The server application with the listening end point won't see this new
connection until the third segment of the three-way handshake is
received. Also, the client may think the server is ready to receive data
when the client's active open completes successfully, before the server
application has been notified of the new connection. (If this happens,
the server's TCP just queues the incoming data.)
5. If there
is not room on the queue for the new connection, TCP just ignores the
received SYN. Nothing is sent back (i.e., no RST segment).

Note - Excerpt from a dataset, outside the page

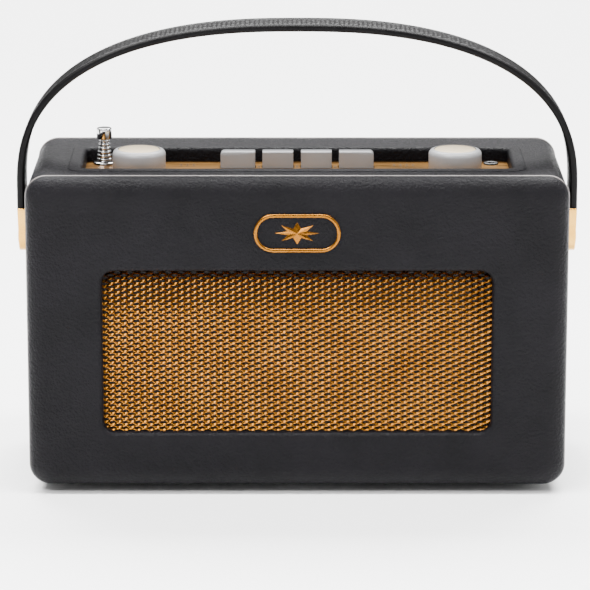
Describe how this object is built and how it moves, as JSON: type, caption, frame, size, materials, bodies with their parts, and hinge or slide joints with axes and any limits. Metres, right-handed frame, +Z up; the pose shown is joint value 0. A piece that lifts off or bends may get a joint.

If the
listening server doesn't get around to accepting some of the already
accepted connections that have filled its queue to the limit, the
client's active open will eventually time out.
TCP
ignores the incoming SYN when the queue is full, and doesn't respond
with an RST, because this is a soft error, not a hard error. Normally
the queue is full because the application or the operating system is
busy, preventing the application from servicing incoming connections.
This condition could change in a short while. But if the server's TCP
responded with a reset, the client's active open would abort (which is
what we saw happen if the server wasn't started). By ignoring the SYN,
the server forces the client TCP to retransmit the SYN later, hoping
that the queue will then have room for the new connection.